John Godson, who was directing the news that night remembered "When Neil Armstrong stepped onto the moon's surface, the whole BBC control room, with the canteen ladies and security guards standing beside the vision control desk, exploded into cheering and clapping. To us it had been a similar type of relief as it must have been to Armstrong, his crew and Ground Control. Up to now, nothing had gone wrong. I vividly recall we had Armstrong's ‘One small step’ spiel with very little distortion, considering he was in full lunar gear. I mean, it was easily comprehensible though, shall we say, slightly garbled. It was quite difficult to make any visual sense out of the first pictures from the lunar surface, as I recollect. But under those circumstances we would have had James Burke describe, voice-over, what we were trying to assimilate with our eyes. I was there to direct the situation - to decide when voice-over explanations were required, to be ready to take actions if the picture circuits failed. In fact, it resulted in quite a calm overnight operation with, if I remember correctly, not a single major panic situation other than numerous sound comprehension problems."[8]

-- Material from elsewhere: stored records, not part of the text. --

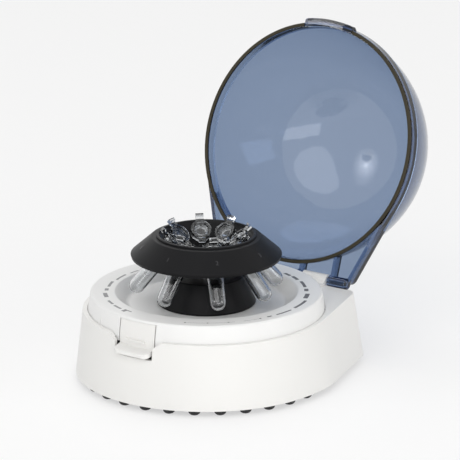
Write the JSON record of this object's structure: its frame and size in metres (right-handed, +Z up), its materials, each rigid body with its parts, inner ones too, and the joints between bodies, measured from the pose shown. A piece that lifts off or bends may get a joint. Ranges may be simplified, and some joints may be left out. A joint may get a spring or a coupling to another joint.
{
  "type": "microcentrifuge",
  "caption": "Small bench centrifuge with a domed clear lid hinged at the back, an angled rotor of capped tubes over a shallow bowl, a front latch and a round-fronted housing on small feet.",
  "frame": {"origin": "on the rotor's axis, in the bench plane under the feet", "axes": "+Z up along the rotor's axis; -Y towards the latch at the front; +Y towards the hinge; +X to the right when facing the latch"},
  "size_m": [0.1646, 0.2711, 0.202],
  "materials": {
    "white_plastic": "satin",
    "light_grey_plastic": "satin",
    "dark_grey_plastic": "matte",
    "black_plastic": "matte",
    "rotor_plastic": "satin",
    "clear_blue_plastic": "clear",
    "clear_tube_plastic": "clear",
    "black_rubber": "matte",
    "seal_rubber": "matte",
    "steel": "machined",
    "motor_steel": "satin",
    "aluminium_hub": "machined",
    "brass_pin": "polished",
    "circuit_board": "satin"
  },
  "bodies": {
    "housing": {"base_housing": "white_plastic", "top_cover": "light_grey_plastic", "base_plate": "dark_grey_plastic", "base_screws": "steel", "rubber_feet": "black_rubber", "motor_can": "motor_steel", "motor_end_cap": "black_plastic", "motor_bearings": "steel", "motor_mount_plate": "steel", "damper_grommets": "black_rubber", "mount_screws": "steel", "motor_screws": "steel", "motor_cowl": "black_plastic", "hinge_pins": "steel", "control_board": "circuit_board", "board_screws": "steel", "inlet_body": "black_plastic", "inlet_pin": "brass_pin", "switch_body": "black_plastic", "lid_switch_body": "black_plastic"},
    "drive": {"spindle": "steel", "drive_hub": "aluminium_hub", "grip_ring": "black_rubber"},
    "rotor_set": {"rotor": "rotor_plastic", "tube_1": "clear_tube_plastic", "tube_2": "clear_tube_plastic", "tube_3": "clear_tube_plastic", "tube_4": "clear_tube_plastic", "tube_5": "clear_tube_plastic", "tube_6": "clear_tube_plastic", "tube_7": "clear_tube_plastic", "tube_8": "clear_tube_plastic"},
    "lid": {"lid_dome": "clear_blue_plastic", "lid_seal": "seal_rubber"},
    "latch": {"latch_tongue": "white_plastic"},
    "rocker": {"switch_rocker": "black_plastic"},
    "plunger": {"lid_switch_plunger": "white_plastic"}
  },
  "joints": [
    {"name": "lid_hinge", "type": "hinge", "parent": "housing", "child": "lid", "pos_m": [0, 0.0834, 0.0466], "axis": [-1, 0, 0], "range_deg": [-109.2, 0]},
    {"name": "spindle_spin", "type": "hinge", "parent": "housing", "child": "drive", "pos_m": [0, 0, 0.06], "axis": [0, 0, 1], "continuous": true},
    {"name": "rotor_lift", "type": "slide", "parent": "drive", "child": "rotor_set", "axis": [0, 0, 1], "range_m": [0, 0.022]},
    {"name": "latch_flex", "type": "hinge", "parent": "housing", "child": "latch", "pos_m": [0, -0.0713, 0.0538], "axis": [1, 0, 0], "range_deg": [0, 4], "stiffness_Nm_per_rad": 0.4},
    {"name": "power_switch", "type": "hinge", "parent": "housing", "child": "rocker", "pos_m": [0.031, 0.0802, 0.021], "axis": [1, 0, 0], "range_deg": [0, 20]},
    {"name": "lid_switch_press", "type": "slide", "parent": "housing", "child": "plunger", "axis": [0, 0, -1], "range_m": [0, 0.001], "stiffness_N_per_m": 200, "springref_m": -0.001}
  ]
}
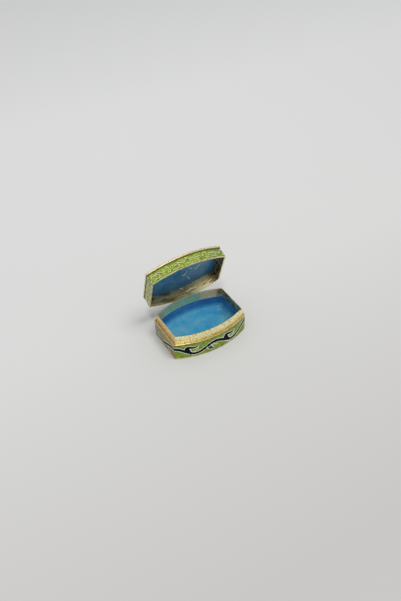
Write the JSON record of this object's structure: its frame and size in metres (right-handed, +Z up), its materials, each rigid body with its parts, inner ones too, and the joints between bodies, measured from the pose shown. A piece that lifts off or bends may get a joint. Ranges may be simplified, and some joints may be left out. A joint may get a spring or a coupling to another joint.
{
  "type": "cloisonne enamel box",
  "caption": "Small barrel-plan enamel trinket box with a hinged lid, an inner collar that the lid closes over, and an enamelled hollow inside.",
  "frame": {"origin": "middle of the underside, on the surface that the box stands on", "axes": "+X along the box from end to end, +Y towards the hinge, +Z up"},
  "size_m": [0.0454, 0.0417, 0.0465],
  "materials": {
    "gilt_copper": "gilt copper, softly polished, dull and olive inside the lid",
    "collar_brass": "pale brass, hammered and brushed by hand",
    "hinge_brass": "gilt brass",
    "green_enamel": "glossy vitreous enamel with wire-edged scrollwork",
    "lime_enamel": "glossy vitreous enamel with gilt wire scrolls",
    "blue_enamel": "glossy vitreous enamel, plain",
    "dark_blue_enamel": "glossy vitreous enamel, plain"
  },
  "bodies": {
    "base": {"base_body": "gilt_copper", "base_wall_enamel": "green_enamel", "base_inner_enamel": "blue_enamel", "base_underside_enamel": "blue_enamel", "base_collar": "collar_brass", "hinge_base_leaf": "hinge_brass", "hinge_pin": "hinge_brass"},
    "lid": {"lid_body": "gilt_copper", "lid_wall_enamel": "lime_enamel", "lid_top_enamel": "lime_enamel", "lid_ceiling_enamel": "dark_blue_enamel", "hinge_lid_leaf": "hinge_brass"}
  },
  "joints": [
    {"name": "lid_hinge", "type": "hinge", "parent": "base", "child": "lid", "pos_m": [0, 0.01815, 0.0109], "axis": [-1, 0, 0], "range_deg": [-70, 30]}
  ]
}
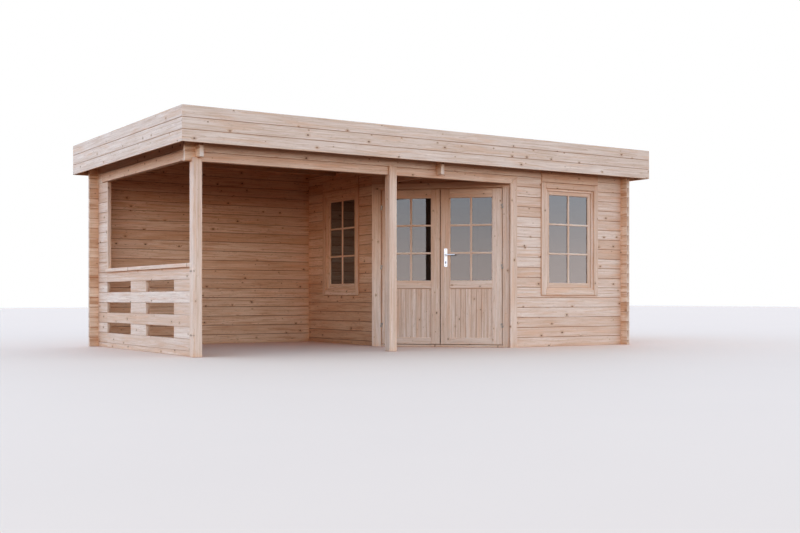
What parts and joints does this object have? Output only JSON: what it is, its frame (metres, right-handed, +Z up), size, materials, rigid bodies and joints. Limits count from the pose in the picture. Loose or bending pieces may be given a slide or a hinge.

The first images from The Moon were upside down, so engineers on Earth operated an electronic switch on receiving the signal to correct the picture. All transmissions from the moon were in black and white. When Buzz Aldrin became the second man on the moon twenty minutes later, the picture quality had improved - after the moon-rise in Australia the signal had moved from the smaller Goldstone in California to the stronger signal received on the main on-axis receiver of the Parkes [9] radio-telescope in Australia, and then relayed via the Honeysuckle Creek station to Sydney for subsequent distribution uplink. The BBC later earned a Queen's Award For Industry for the electronic standards converter, which helped translate the pictures from California, via the Goonhilly Satellite Earth Station in Cornwall to the BBC in London [1]
For several hours after the live event, pictures of the moonwalk were reshown as edited highlights.[1]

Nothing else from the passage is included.